Следующий заход в порт был сделан ради того, чтобы обнять французских пленников, которых отпустил, получив за них выкуп, Абд-эль-Кадер после битвы при Сиди-Брагиме. Александр благоговейно выслушал рассказ о страданиях, которые пришлось перенести пленным, и о том, как они впоследствии отомстили мучителям. После банкета, на котором председательствовал Мак-Магон, Дюма и его спутники вернулись на «Стремительный».

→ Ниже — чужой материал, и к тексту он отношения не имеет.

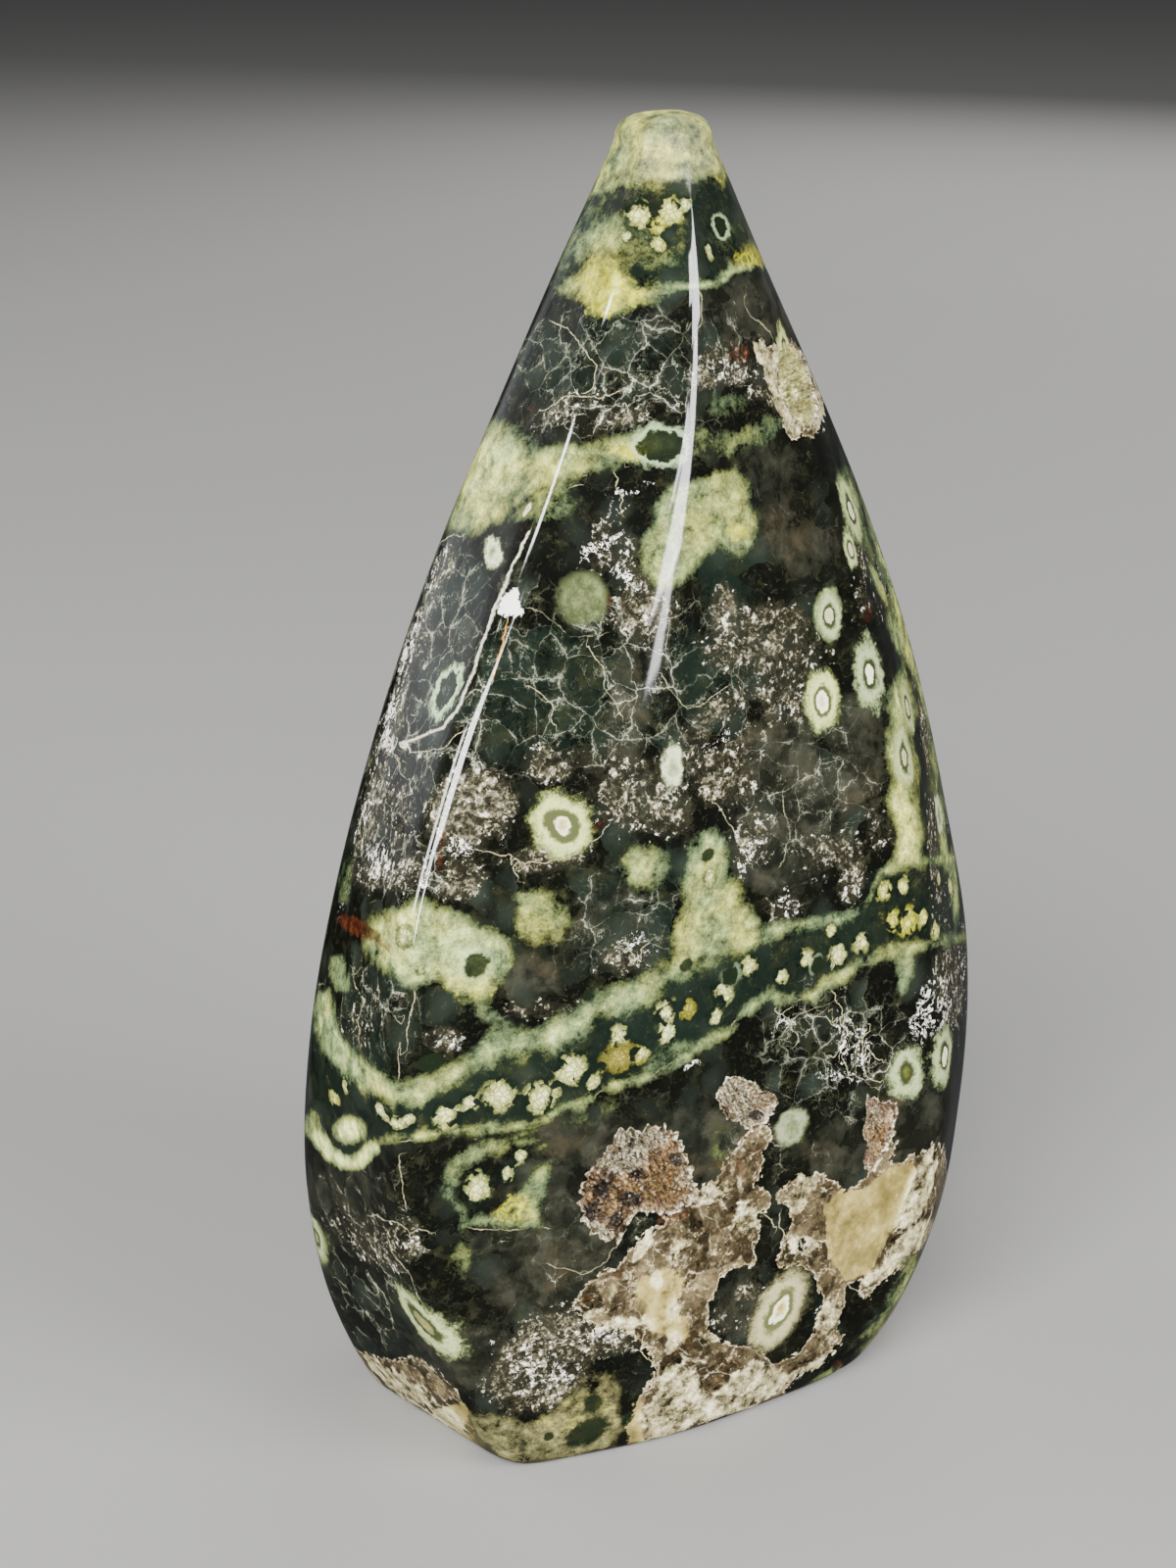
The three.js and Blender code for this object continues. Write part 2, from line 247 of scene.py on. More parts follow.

Тридцатого ноября перед ними возник Алжир с его французскими постройками, которые уже тогда «исказили восточный облик города». Бюжо только что отбыл оттуда в Оран с инспекционной поездкой вместе с несколькими депутатами, и в отсутствие маршала контр-адмирал Риго позволил Дюма и остальным отправиться на «Стремительном» в Тунис. В Тунисе, поскольку бей отсутствовал, Александра принял бей лагеря Сиди-Мохаммед и вручил ему очередной орден, украсивший грудь прославленного писателя, которому хотелось иметь столько же наград, сколько пьес и романов числилось в списке его произведений. В Карфагене он посетил «гробницу святого Людовика», украшенную каменной резьбой в национальном стиле: это творение было делом рук тунисского скульптора Юниса. Теперь этот необыкновенно искусный мастер трудился над будущей гробницей Сиди Мохаммеда. Александр отправился взглянуть на него за работой и пришел в неистовый восторг при виде изощренной отделки надгробного памятника. После чего немедленно решил пригласить Юниса во Францию, чтобы тот устроил в его замке в Марли мавританскую комнату. Юнис согласился, но прежде он должен был закончить украшать место будущего упокоения Сиди Мохаммеда. Однако Дюма ждать не умел. Он поделился своими намерениями с Сиди Мохаммедом, который поначалу заставил себя упрашивать: ему не хотелось даже на несколько дней расставаться с художником, призванным способствовать его посмертной славе. Желая убедить его, Александр воскликнул: «Конечно, ты прав, твоя светлость, но ты сейчас все поймешь. Для тебя он строит гробницу, – я хочу, чтобы он отделал для меня комнату. В моей комнате я поселюсь при жизни, ты будешь обитать в твоей гробнице лишь после смерти, естественно, тебе спешить некуда, и ты должен уступить мне свою очередь». Бей, отчасти убежденный его словами, в конце концов смирился, и Юнис получил свой паспорт.